(Collected data)
╔══

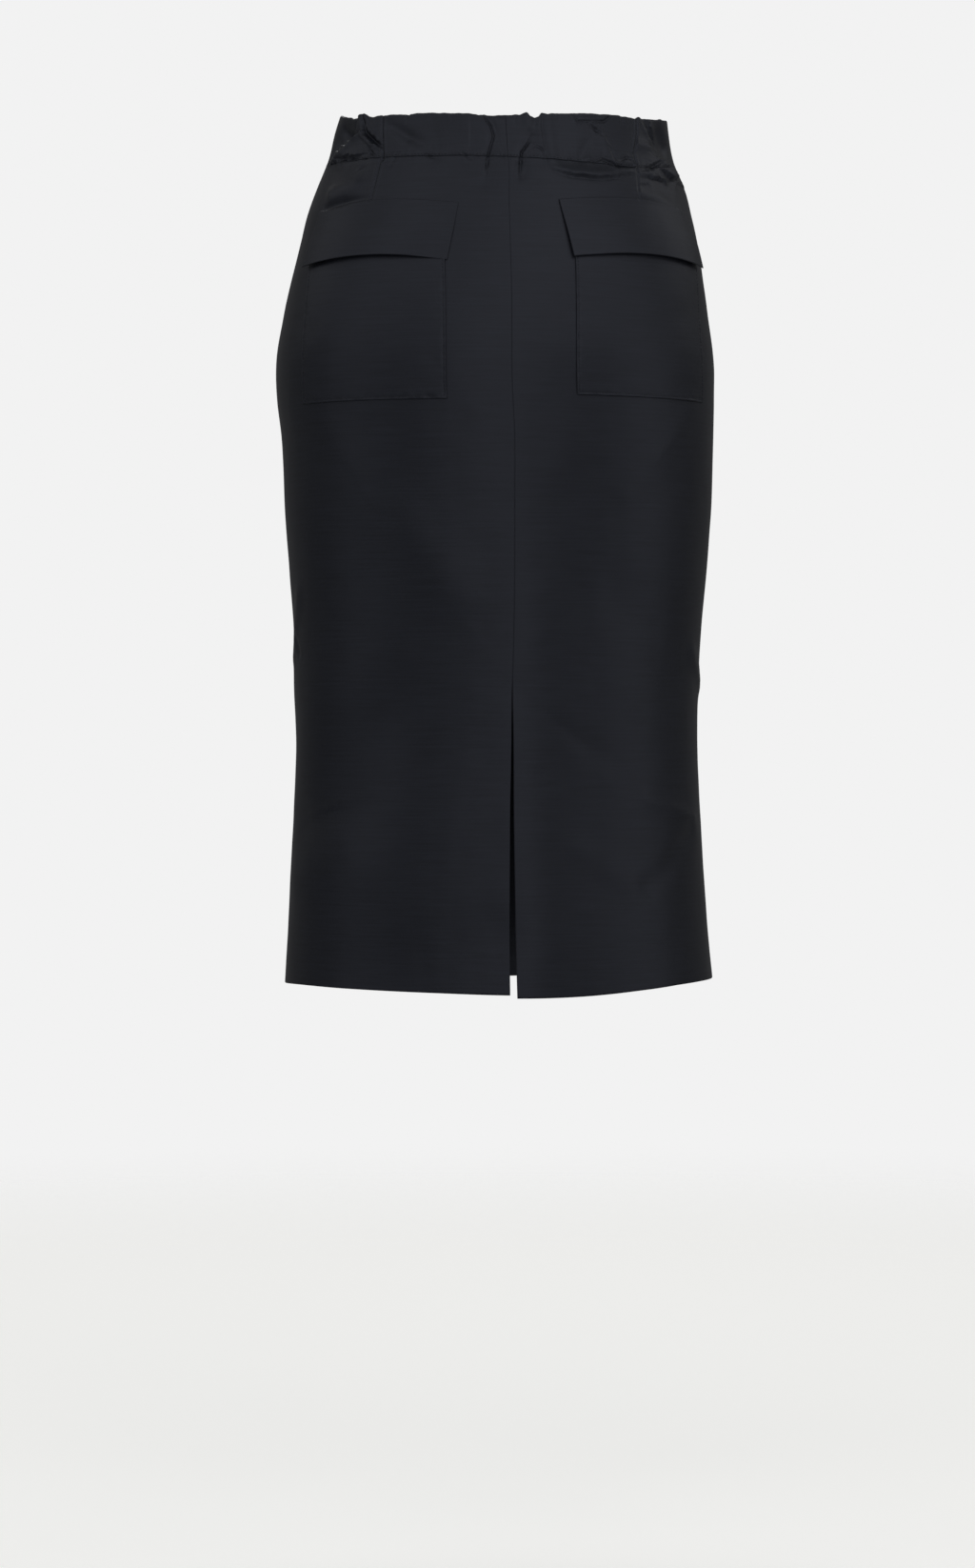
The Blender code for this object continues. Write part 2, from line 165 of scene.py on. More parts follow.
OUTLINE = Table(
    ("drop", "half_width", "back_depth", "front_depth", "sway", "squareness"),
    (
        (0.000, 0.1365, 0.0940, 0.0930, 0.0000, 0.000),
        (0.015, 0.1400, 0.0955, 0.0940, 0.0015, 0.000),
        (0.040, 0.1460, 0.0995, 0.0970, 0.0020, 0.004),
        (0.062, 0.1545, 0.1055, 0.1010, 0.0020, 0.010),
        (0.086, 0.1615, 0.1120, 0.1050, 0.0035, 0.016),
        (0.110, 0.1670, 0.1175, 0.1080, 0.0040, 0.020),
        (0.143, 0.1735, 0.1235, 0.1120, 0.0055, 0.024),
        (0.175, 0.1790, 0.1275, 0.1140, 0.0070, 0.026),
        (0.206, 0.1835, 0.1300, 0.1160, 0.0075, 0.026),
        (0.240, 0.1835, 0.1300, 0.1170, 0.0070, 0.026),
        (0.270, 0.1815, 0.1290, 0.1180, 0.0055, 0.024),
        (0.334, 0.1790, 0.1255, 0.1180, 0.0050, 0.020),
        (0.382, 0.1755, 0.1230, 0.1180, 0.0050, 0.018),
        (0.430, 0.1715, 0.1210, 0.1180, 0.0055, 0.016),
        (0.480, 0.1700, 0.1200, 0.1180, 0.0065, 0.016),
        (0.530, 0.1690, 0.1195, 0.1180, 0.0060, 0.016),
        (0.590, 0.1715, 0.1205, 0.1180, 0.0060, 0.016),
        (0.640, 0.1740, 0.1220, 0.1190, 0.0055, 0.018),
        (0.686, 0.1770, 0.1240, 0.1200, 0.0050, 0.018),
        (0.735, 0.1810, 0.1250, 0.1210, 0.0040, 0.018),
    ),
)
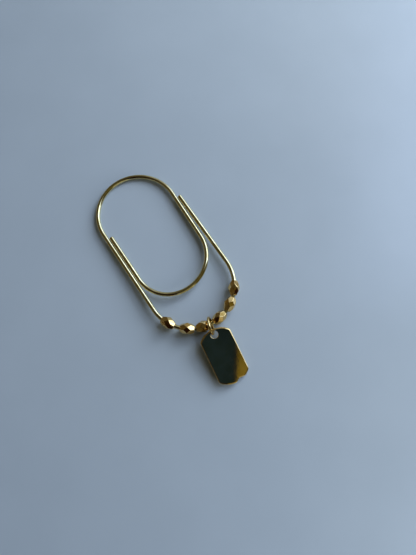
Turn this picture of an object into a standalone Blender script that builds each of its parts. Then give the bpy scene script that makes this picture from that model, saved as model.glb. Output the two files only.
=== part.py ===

╚══

The problem:
Copy every record exactly, with nothing added or dropped.

Correct answer:
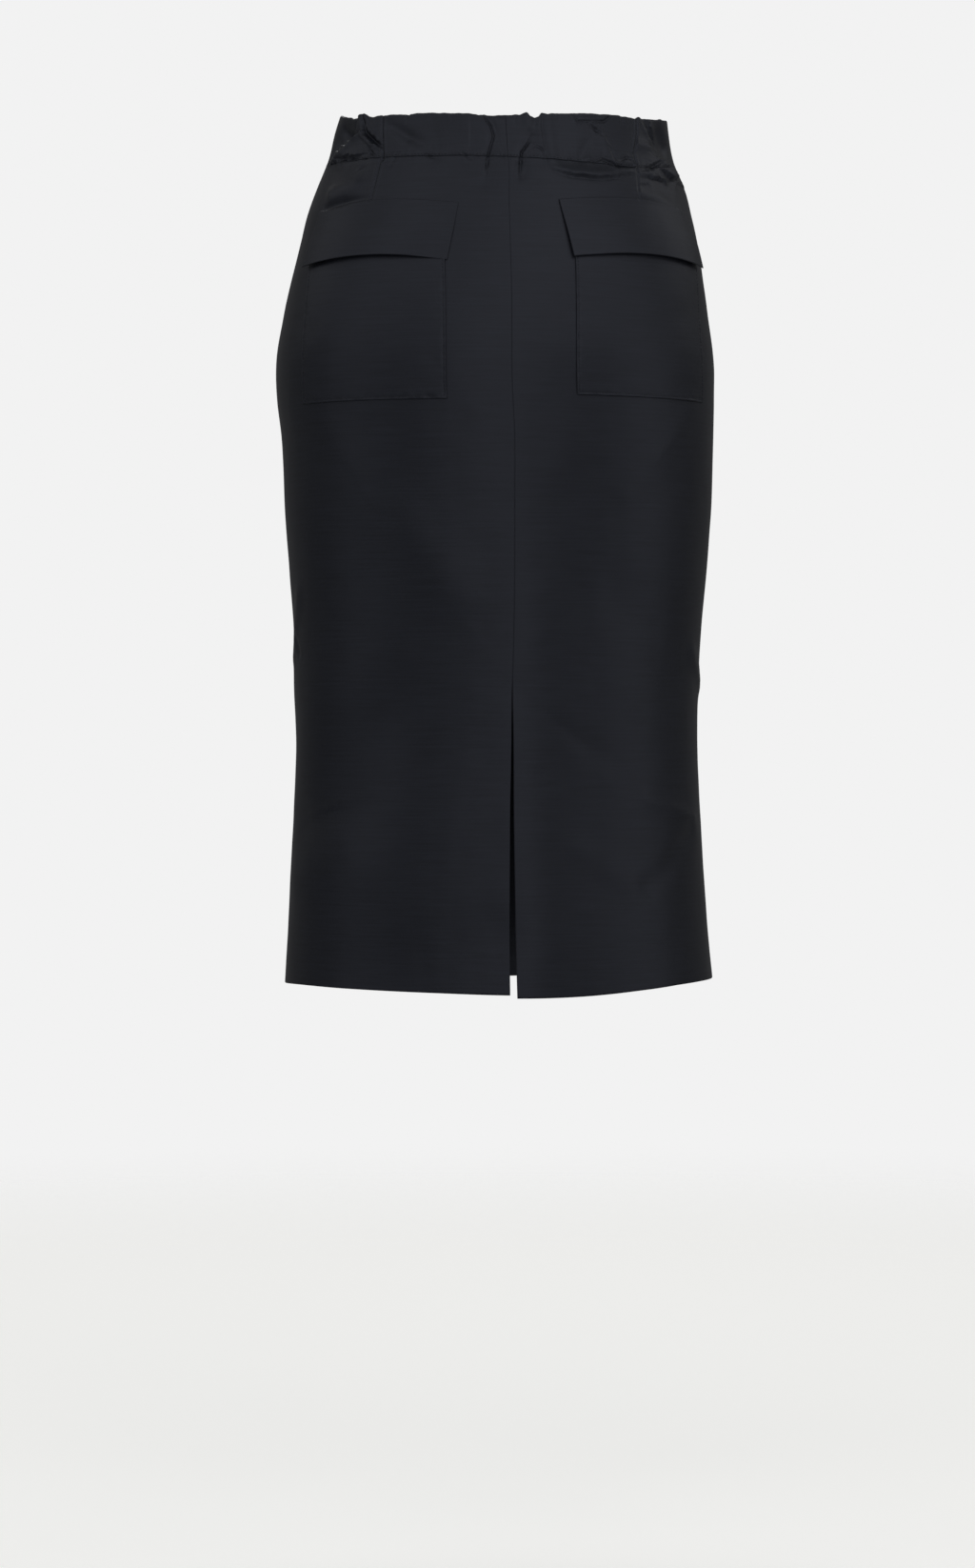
The Blender code for this object continues. Write part 2, from line 165 of scene.py on. More parts follow.
OUTLINE = Table(
    ("drop", "half_width", "back_depth", "front_depth", "sway", "squareness"),
    (
        (0.000, 0.1365, 0.0940, 0.0930, 0.0000, 0.000),
        (0.015, 0.1400, 0.0955, 0.0940, 0.0015, 0.000),
        (0.040, 0.1460, 0.0995, 0.0970, 0.0020, 0.004),
        (0.062, 0.1545, 0.1055, 0.1010, 0.0020, 0.010),
        (0.086, 0.1615, 0.1120, 0.1050, 0.0035, 0.016),
        (0.110, 0.1670, 0.1175, 0.1080, 0.0040, 0.020),
        (0.143, 0.1735, 0.1235, 0.1120, 0.0055, 0.024),
        (0.175, 0.1790, 0.1275, 0.1140, 0.0070, 0.026),
        (0.206, 0.1835, 0.1300, 0.1160, 0.0075, 0.026),
        (0.240, 0.1835, 0.1300, 0.1170, 0.0070, 0.026),
        (0.270, 0.1815, 0.1290, 0.1180, 0.0055, 0.024),
        (0.334, 0.1790, 0.1255, 0.1180, 0.0050, 0.020),
        (0.382, 0.1755, 0.1230, 0.1180, 0.0050, 0.018),
        (0.430, 0.1715, 0.1210, 0.1180, 0.0055, 0.016),
        (0.480, 0.1700, 0.1200, 0.1180, 0.0065, 0.016),
        (0.530, 0.1690, 0.1195, 0.1180, 0.0060, 0.016),
        (0.590, 0.1715, 0.1205, 0.1180, 0.0060, 0.016),
        (0.640, 0.1740, 0.1220, 0.1190, 0.0055, 0.018),
        (0.686, 0.1770, 0.1240, 0.1200, 0.0050, 0.018),
        (0.735, 0.1810, 0.1250, 0.1210, 0.0040, 0.018),
    ),
)
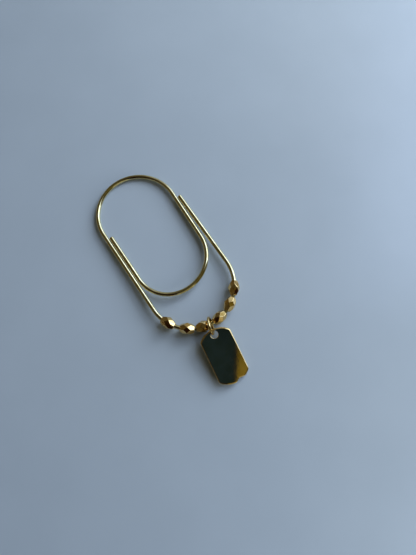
Turn this picture of an object into a standalone Blender script that builds each of its parts. Then give the bpy scene script that makes this picture from that model, saved as model.glb. Output the two files only.
=== part.py ===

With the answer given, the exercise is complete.